Last night, someone slept through my class. But it wasn’t a student. It was me.
Not only did I also slept through my midnight/lunch-time catnap alarm, I slept through three calls from my classroom assistant in China wondering where I was, along with a text from my principal:
“Is everything OK?”
Well yes and no. My Zoom didn’t turn into a big Zzzz. My assistant kept thinks rolling as I sent myself to the principal’s office for a unexcused absent slip.
But the graveyard shift isn’t the toughest part of my life right now. It’s the other sixteen hours of the day that I struggle with, when I’m not a teacher but the student. I’m learning how to enjoy every single day of the Covid Lock-down, AKA, the Year that the World Stopped, even if that day is all night and I’m still living out of the carry-on I packed in January.
My first lesson is to lose a four-letter word from my vocabulary: when.
When will quarantines end? When will baseball players be allowed to chew tobacco again? When will I get a boarding pass to my life that once was? I’m tired of sitting on the tarmac flipping through the SkyMall magazine, wondering who orders hot dog toasters, anyway. Let’s take off already. What has it been now…five months? If the stay-at-home order were a baby, it would be able to roll over on its back by now. If it were a space mission, we’d be ready to land on Mars. That’s a lot of time to wish away, tweet away or be stress eating away.
Sage folks have been telling us to enjoy the present way before we were forced to do so, way before Dr. Fauci was as common of a household name as Mr. Clean:
“If you are depressed you are living in the past.
If you are anxious you are living in the future.

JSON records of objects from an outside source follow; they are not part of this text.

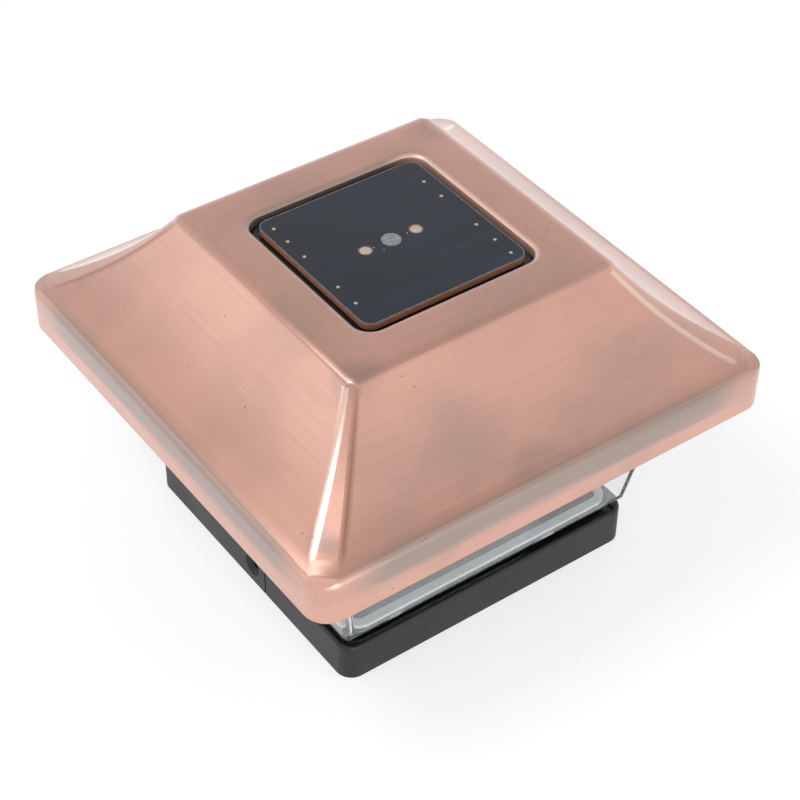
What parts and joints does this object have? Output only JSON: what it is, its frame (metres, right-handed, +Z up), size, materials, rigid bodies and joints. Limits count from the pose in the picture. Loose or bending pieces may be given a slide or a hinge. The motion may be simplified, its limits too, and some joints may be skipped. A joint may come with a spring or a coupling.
{
  "type": "deck post cap light",
  "caption": "Solar lamp for the top of a square deck post: concave copper cap with a panel, clear lens, black base socket.",
  "frame": {"origin": "centre of the base's lower rim", "axes": "+Z up the post; -X towards the side with the visible screw hole; -Y towards the plain side to its right"},
  "size_m": [0.15, 0.15, 0.1022],
  "materials": {
    "black_abs": "satin",
    "white_silicone": "matt",
    "clear_acrylic": "clear, polished",
    "copper_plate": "brushed copper plate, lightly antiqued",
    "white_abs": "satin",
    "black_foam": "matt",
    "panel_face": "dark cells under clear resin",
    "solder_pad": "satin",
    "sensor_window": "speckled",
    "red_lead": "satin",
    "black_lead": "satin",
    "board_laminate": "satin",
    "component_case": "matt",
    "led_epoxy": "clear",
    "cell_case": "plastic sleeve over metal",
    "spring_steel": "nickel plated",
    "screw_steel": "zinc plated"
  },
  "bodies": {
    "lamp": {"base": "black_abs", "base_gasket": "white_silicone", "base_screws": "screw_steel", "battery_bay": "black_abs", "battery_cell": "cell_case", "battery_plate": "spring_steel", "battery_spring": "spring_steel", "board_components": "component_case", "board_screws": "screw_steel", "cap_gasket": "black_foam", "cap_liner": "black_abs", "cap_shell": "copper_plate", "control_board": "board_laminate", "hinge_pins": "screw_steel", "leds": "led_epoxy", "lens": "clear_acrylic", "lens_seal": "white_silicone", "light_box": "white_abs", "light_sensor": "sensor_window", "liner_screws": "screw_steel", "panel_lead_black": "black_lead", "panel_lead_red": "red_lead", "panel_pad": "black_foam", "panel_terminals": "solder_pad", "panel_tray": "black_abs", "solar_panel": "panel_face", "switch_body": "component_case", "switch_leads": "red_lead", "switch_screws": "screw_steel", "tray_screws": "screw_steel"},
    "battery_door": {"battery_door": "black_abs", "door_seal": "black_foam"},
    "switch_knob": {"switch_knob": "black_abs"}
  },
  "joints": [
    {"name": "battery_door_hinge", "type": "hinge", "parent": "lamp", "child": "battery_door", "pos_m": [0, -0.0172, 0.0112], "axis": [-1, 0, 0], "range_deg": [0, 100]},
    {"name": "switch_slide", "type": "slide", "parent": "lamp", "child": "switch_knob", "axis": [1, 0, 0], "range_m": [0, 0.0025]}
  ]
}
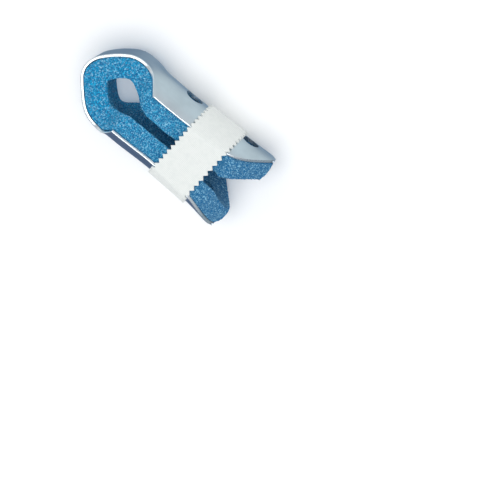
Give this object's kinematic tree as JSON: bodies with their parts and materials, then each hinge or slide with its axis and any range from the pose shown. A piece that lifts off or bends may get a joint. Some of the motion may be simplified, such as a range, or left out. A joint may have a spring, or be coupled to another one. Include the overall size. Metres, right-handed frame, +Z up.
{
  "type": "finger splint",
  "caption": "Fold-over finger splint: a foam-lined aluminium blank bent over the fingertip and bound with cloth tape, open at its sides and at the hand end.",
  "frame": {"origin": "centre of the splint's outline on the surface it lies on, under its lower side", "axes": "+X along the finger towards the hand, the closed nose of the fold at -X; +Y to the back of the finger; +Z up, from the side that it lies on to its other side"},
  "size_m": [0.0608, 0.0276, 0.026],
  "materials": {
    "aluminium": "satin rolled sheet, with bright sheared edges",
    "foam": "blue open-cell foam, cut faces speckled with small cells",
    "tape": "white woven cotton tape with pinked edges, matt"
  },
  "bodies": {
    "root": {"aluminium_shell": "aluminium", "foam_liner": "foam", "adhesive_tape": "tape"}
  },
  "joints": []
}
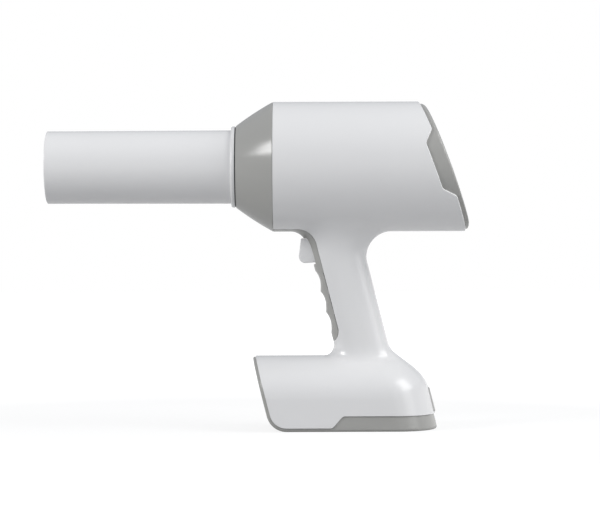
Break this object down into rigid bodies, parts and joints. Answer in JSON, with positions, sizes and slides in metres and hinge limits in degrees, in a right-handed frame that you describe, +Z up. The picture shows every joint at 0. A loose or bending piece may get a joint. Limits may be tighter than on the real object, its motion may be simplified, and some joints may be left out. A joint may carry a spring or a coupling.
{
  "type": "handheld dental x-ray unit",
  "caption": "Pistol-shaped X-ray unit: open cylindrical beam cone, tapered nose, round body with a slanted control face, trigger handle and boot-shaped battery base.",
  "frame": {"origin": "middle of the bounding box in plan, on the surface that the sole stands on", "axes": "+X from the beam cone's tip to the operator face, +Z up, Y across; the housing parts on Y = 0"},
  "size_m": [0.3776, 0.1166, 0.2935],
  "materials": {
    "white_shell": "white ABS housing, fine gloss",
    "grey_shell": "warm grey ABS, satin gloss",
    "grey_rubber": "grey thermoplastic rubber",
    "dark_rubber": "dark rubber seal",
    "steel": "zinc plated steel",
    "brass": "brass",
    "aluminium": "bare aluminium",
    "lead": "painted lead alloy",
    "copper": "copper",
    "glass": "clear glass",
    "display_glass": "black polycarbonate window",
    "epoxy": "cast epoxy resin",
    "circuit_board": "solder-masked glass epoxy",
    "black_plastic": "black moulded plastic",
    "cell_wrap": "shrink-wrapped cells",
    "key_plastic": "white key caps"
  },
  "bodies": {
    "housing": {"shell_left": "white_shell", "shell_right": "white_shell", "shell_screws": "steel", "shell_inserts": "brass", "nose_ring": "grey_shell", "cone_tube": "white_shell", "seal_ring": "dark_rubber", "cone_lock_ring": "steel", "beam_window": "display_glass", "filter_disc": "aluminium", "collimator_disc": "lead", "tank_shell": "aluminium", "tank_lid": "aluminium", "tank_seal": "dark_rubber", "tank_screws": "steel", "tank_chassis": "epoxy", "tube_envelope": "glass", "tube_anode": "copper", "tube_cathode": "steel", "tube_shield": "lead", "hv_core": "black_plastic", "hv_winding": "copper", "hv_multiplier": "epoxy", "inverter_board": "circuit_board", "board_screws": "steel", "heat_sink": "aluminium", "power_capacitors": "cell_wrap", "rear_cover": "grey_shell", "display_lens": "display_glass", "lcd_module": "black_plastic", "keypad_mat": "grey_rubber", "control_board": "circuit_board", "panel_screws": "steel", "buzzer": "black_plastic", "grip_strip": "grey_shell", "trigger_pin": "steel", "trigger_frame": "black_plastic", "trigger_switch": "black_plastic", "harness": "black_plastic", "trigger_lead": "black_plastic", "base_cover": "grey_shell", "base_screws": "steel", "battery_cells": "cell_wrap", "battery_holder": "black_plastic", "battery_board": "circuit_board", "charge_socket": "steel", "port_anchor": "grey_rubber"},
    "trigger_body": {"trigger": "white_shell", "trigger_spring": "steel"},
    "port_flap": {"port_cover": "grey_rubber"},
    "key_expose_body": {"key_expose": "key_plastic"},
    "key_up_body": {"key_up": "key_plastic"},
    "key_down_body": {"key_down": "key_plastic"},
    "key_mode_body": {"key_mode": "key_plastic"}
  },
  "joints": [
    {"name": "trigger_pull", "type": "hinge", "parent": "housing", "child": "trigger_body", "pos_m": [0.05499, 0, 0.1755], "axis": [0, -1, 0], "range_deg": [0, 8], "stiffness_Nm_per_rad": 0.6, "springref_deg": -20.05},
    {"name": "port_flap_hinge", "type": "hinge", "parent": "housing", "child": "port_flap", "pos_m": [0.15234, 0, 0.03662], "axis": [0, -1, 0], "range_deg": [0, 95]},
    {"name": "key_expose_press", "type": "slide", "parent": "housing", "child": "key_expose_body", "axis": [-0.9409, 0, -0.3387], "range_m": [0, 0.0008], "stiffness_N_per_m": 600, "springref_m": -0.001},
    {"name": "key_up_press", "type": "slide", "parent": "housing", "child": "key_up_body", "axis": [-0.9409, 0, -0.3387], "range_m": [0, 0.0008], "stiffness_N_per_m": 600, "springref_m": -0.001},
    {"name": "key_down_press", "type": "slide", "parent": "housing", "child": "key_down_body", "axis": [-0.9409, 0, -0.3387], "range_m": [0, 0.0008], "stiffness_N_per_m": 600, "springref_m": -0.001},
    {"name": "key_mode_press", "type": "slide", "parent": "housing", "child": "key_mode_body", "axis": [-0.9409, 0, -0.3387], "range_m": [0, 0.0008], "stiffness_N_per_m": 600, "springref_m": -0.001}
  ]
}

If you are at peace you are living in the present.”
― Lao Tzu
“This is the day that the Lord has made, let us rejoice and be glad in it.” –Psalm 118:24
Sometimes, you will never know the value of a moment until it becomes a memory. —Dr. Seuss.
or my favorite—
“Waiting for tomorrow is like dropping the ice cream cone of today.” — Mom
(If you knew my Mom’s feelings about ice cream, you’d know how serious this is.)
Another lesson I learned?
Catnaps should be under twenty minutes or you risk falling into deep REM sleep. Hopefully, my new vibrating alarm clock will keep me from ever sleeping through class again, much to my students’ chagrin.
As for sleeping through parts of life? I wish someone would make an alarm or that.
Until they do, I’ll just view the present like a scoop of Ben & Jerry’s Chunky Monkey, in a waffle cone yet.
Enjoy it before it melts.
What lessons are you learning during this “Be still and chill” chapter of reality?